After observing that men and women with malaria who did not take all the pills indicated, and even so improved or were cured, researchers from Belém raised the hypothesis that the treatment could be rethought. A team from the Evandro Chagas Institute and from the Pará Higher Education Center (Cesupa) tested this possibility, by means of a study with 132 persons contaminated with the Plasmodium vivax protozoon, who were split into two groups, without knowing if they were taking a medicine or a placebo.
The 67 patients who formed one of the groups took four pills (600 milligrams) of chloroquine – the medicine most adopted in the treatment of malaria – during one day, and a placebo on the two following days. The 65 from the other group followed the traditional treatment: chloroquine on all the three days (four tablets on the first day and three on the next two days).
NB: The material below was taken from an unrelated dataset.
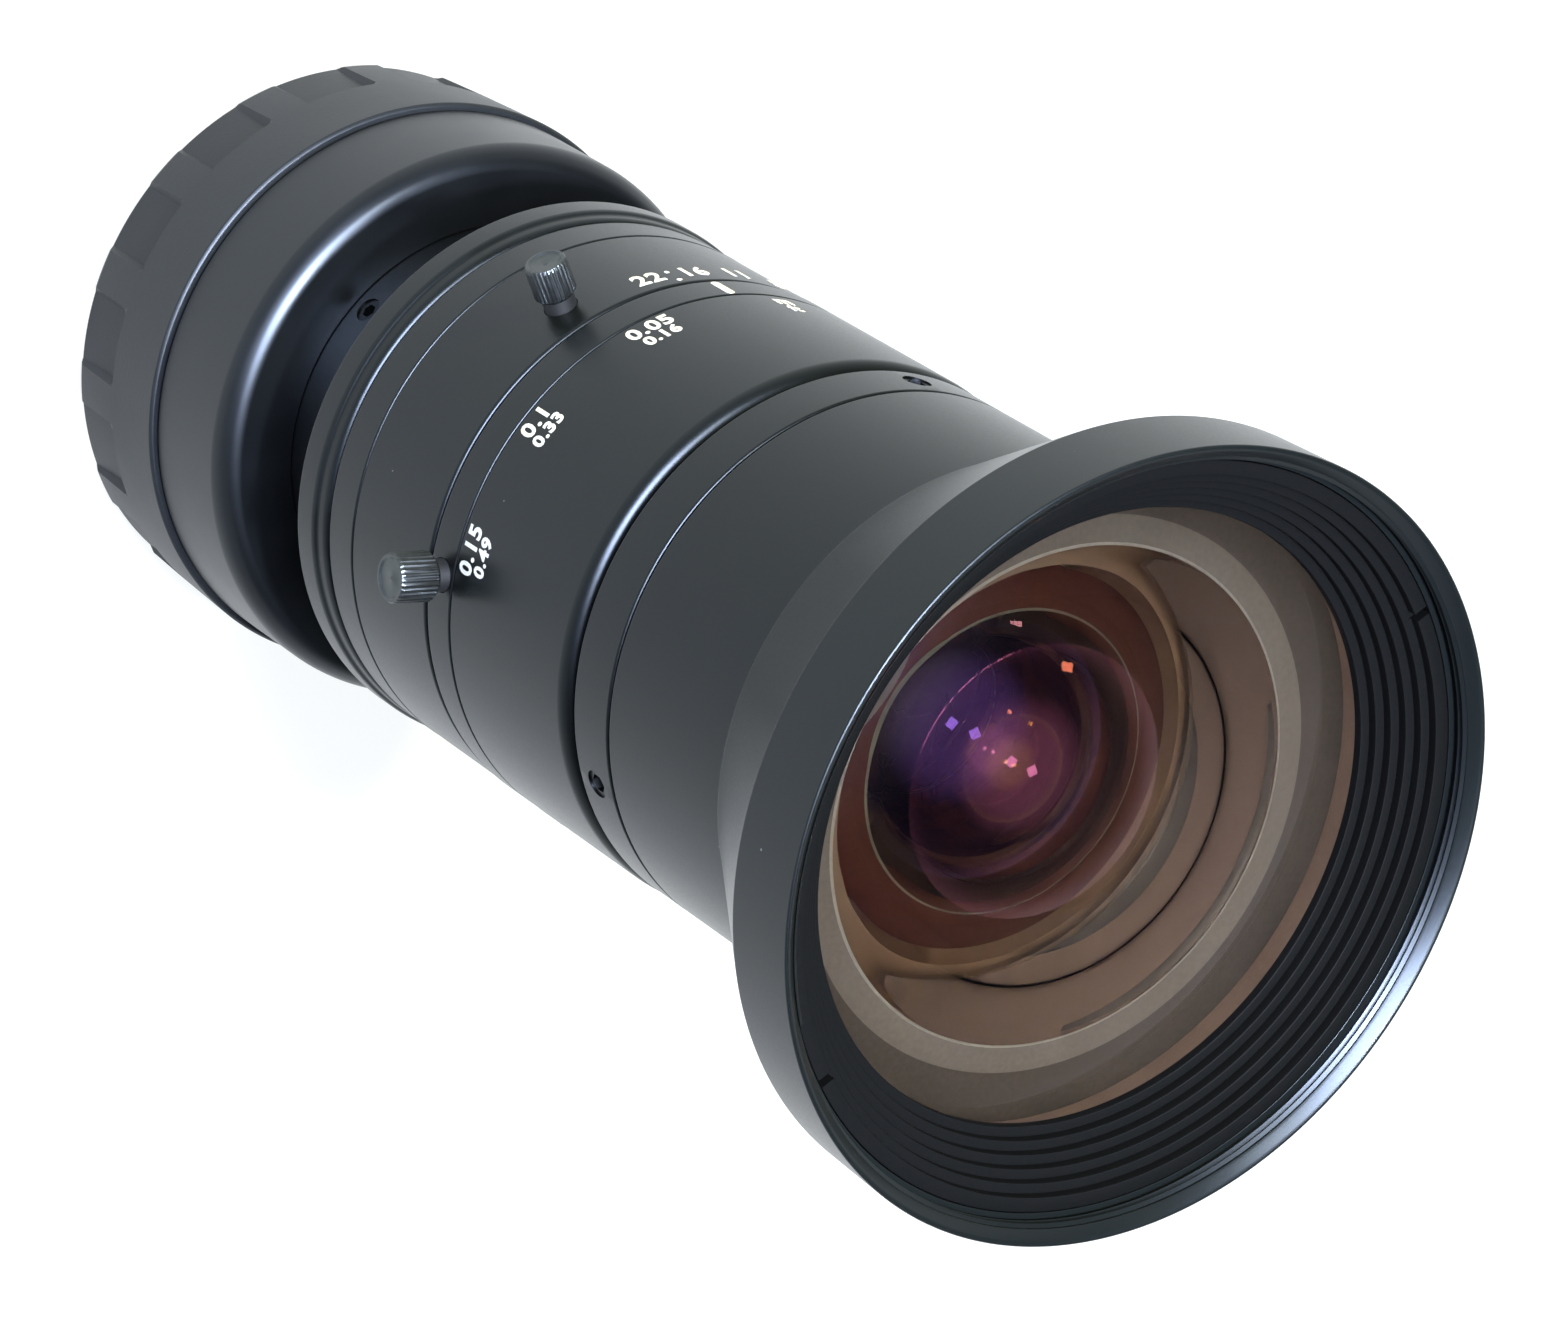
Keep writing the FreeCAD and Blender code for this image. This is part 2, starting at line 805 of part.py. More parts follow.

During the seven days, they were all given primaquine, which avoids the recurrence of malaria, a disease that recorded almost 370,000 cases in 2003, mainly in the northern region.
The results were statistically equivalent: an 88.1% cure – measured by the absence of fever – in the first group, with a placebo, and a 91.2% cure in the second, after the fourth day of treatment. “Four pills of chloroquine in a single dose, instead of ten in three days, are sufficient to treat malaria”, guarantees José Maria de Souza, a physician from the Evandro Chagas Institute and one of the authors of this work, published in the Revista do Instituto de Medicina Tropical de São Paulo (Magazine of the São Paulo Tropical Medicine Institute). According to the researcher, there are no risks of a shorter treatment increasing the resistance of the Plasmodium vivax to the medicines.
This possibility of an adjustment to the treatment of malaria is added to another, also found last year and made known in the Revista da Sociedade Brasileira de Medicina Tropical [Magazine of the Brazilian Tropical Medicine Society]. Nagib Ponteira Abdon, another researcher from the Evandro Chagas, applied the standard treatment (ten pills of chloroquine administered during three days and one of primaquine during 14 days) to 40 patients, while another 40 took four pills of chloroquine, plus two a day of primaquine, during seven days. “There was a complete cure in both groups”, explains Souza, who gave guidance on this work. According to him, the results of these studies, which could imply lower costs and less sacrifice for the patients’ health, were officially communicated to the Consultative Committee of the Ministry of Health, in which he takes part.